Eight magistrates have been found unsuitable to hold office by the Judges and Magistrates Vetting Board.

At the same time, the Sharad Rao-led board gave a lifeline to High Court judge Abida Ali-Aroni after reviewing its earlier recommendation for her removal following her appeal.

The board, whose term ends on March 31 this year, also indicated it will proceed to the Supreme Court over the fate of High Court Judge Nicholas Ombija, who has challenged his fresh vetting.

Initially, the board had declared Ombija unfit to hold office before deciding to hold a fresh vetting to relook into his case. But the judge challenged the fresh vetting at the High Court and Court of Appeal.

"The board hopes that the appeal will be heard before the board's term expires and is able to act in compliance of however the Supreme Court decides," said Rao

The magistrates who have been found unsuitable include Timothy Odiwuor Okello, William Kipkemei Chepseba, Jacinta Kwena Dibondo, Samuel Mokua Mogaka, Roselyn Akinyi Oganyo, Nyagah Jessi Njagi, Lucy Kathure Mutai and Teresia Mumbua Matheka

Magistrate Okello was found unable to manage his finances as he issued a cheque that bounced. He was also found culpable in some court cases for being partisan.

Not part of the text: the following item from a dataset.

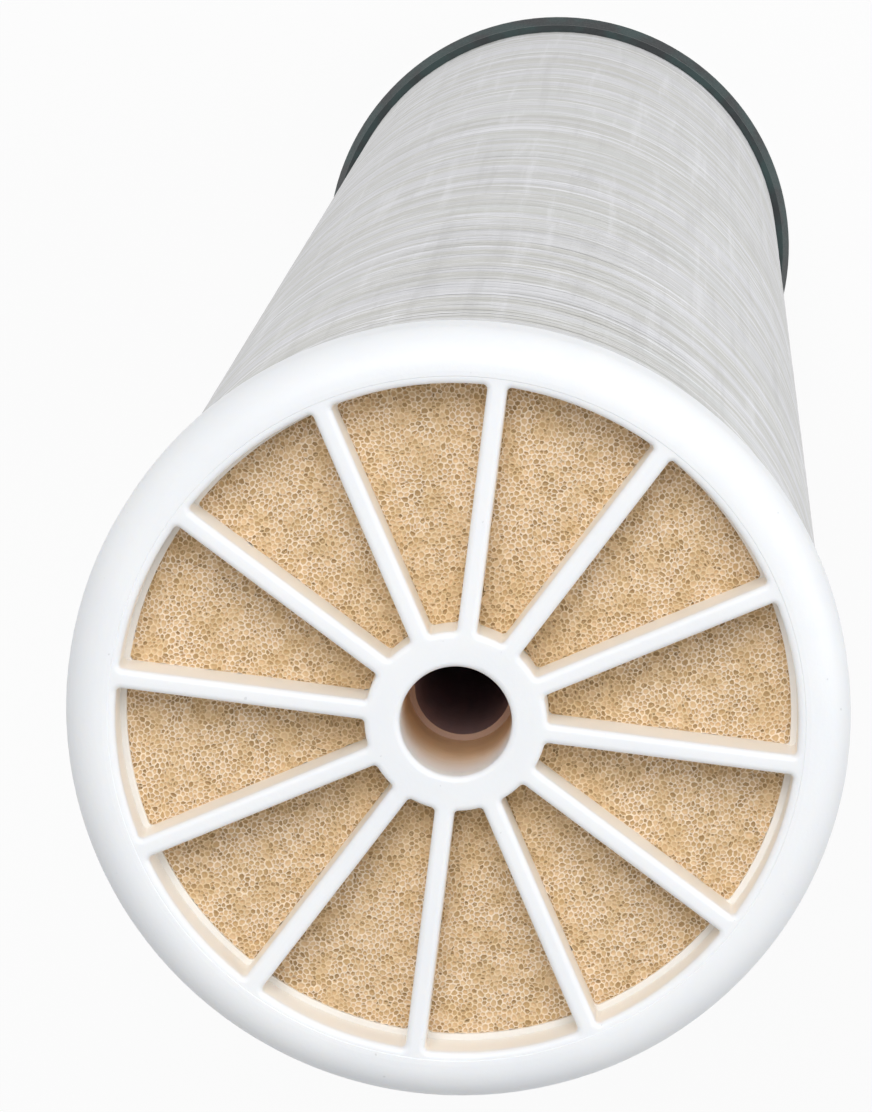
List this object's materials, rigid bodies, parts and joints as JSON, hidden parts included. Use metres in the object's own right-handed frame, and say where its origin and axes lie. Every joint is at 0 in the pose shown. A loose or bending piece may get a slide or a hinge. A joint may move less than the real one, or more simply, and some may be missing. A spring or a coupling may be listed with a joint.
{
  "type": "ro membrane element",
  "caption": "Spiral-wound reverse osmosis membrane element: spoked end caps and a central permeate tube in a glass-fibre shell, with a brine seal at the feed end.",
  "frame": {"origin": "centre of the feed end, on the plane that the feed end cap's rim stands on", "axes": "+Z along the element's axis from the feed end to the concentrate end; +X and +Y each lie along a spoke"},
  "size_m": [0.203, 0.203, 1.016],
  "materials": {
    "cap_plastic": "white moulded ABS, soft gloss",
    "shell_fibre": "wound glass fibre in resin, light grey",
    "roll_edge": "tan edges of wound membrane and feed net",
    "tube_plastic": "brown moulded tube, smooth",
    "tape_film": "thin clear tape",
    "seal_rubber": "dark green-black rubber, satin"
  },
  "bodies": {
    "root": {"concentrate_end_cap": "cap_plastic", "feed_end_cap": "cap_plastic", "brine_seal": "seal_rubber", "permeate_tube": "tube_plastic", "membrane_roll": "roll_edge", "roll_tape": "tape_film", "fibreglass_shell": "shell_fibre"}
  },
  "joints": []
}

Chepseba could also not satisfactorily explain the source of his finances, including deposits in his account.

He also landed in trouble after irregularly dismissing a petition challenging elections in Siaya. His ruling was found to be sketchy.

Mogaka, Dibondo, Mutai and Nyagah had several unexplained deposits in their accounts while Oganyo was found to be of doubtful integrity.

Matheka faced two complaints including convicting a suspect even before conducting a hearing. In another case, she convicted a person who was not even an accused in the case.

Twenty-nine judicial officers were found suitable to hold office after their vetting.

The board suggested that the Judicial Service Commission and or Parliament should set up an independent complaints commission to deal with complaints against judicial officers.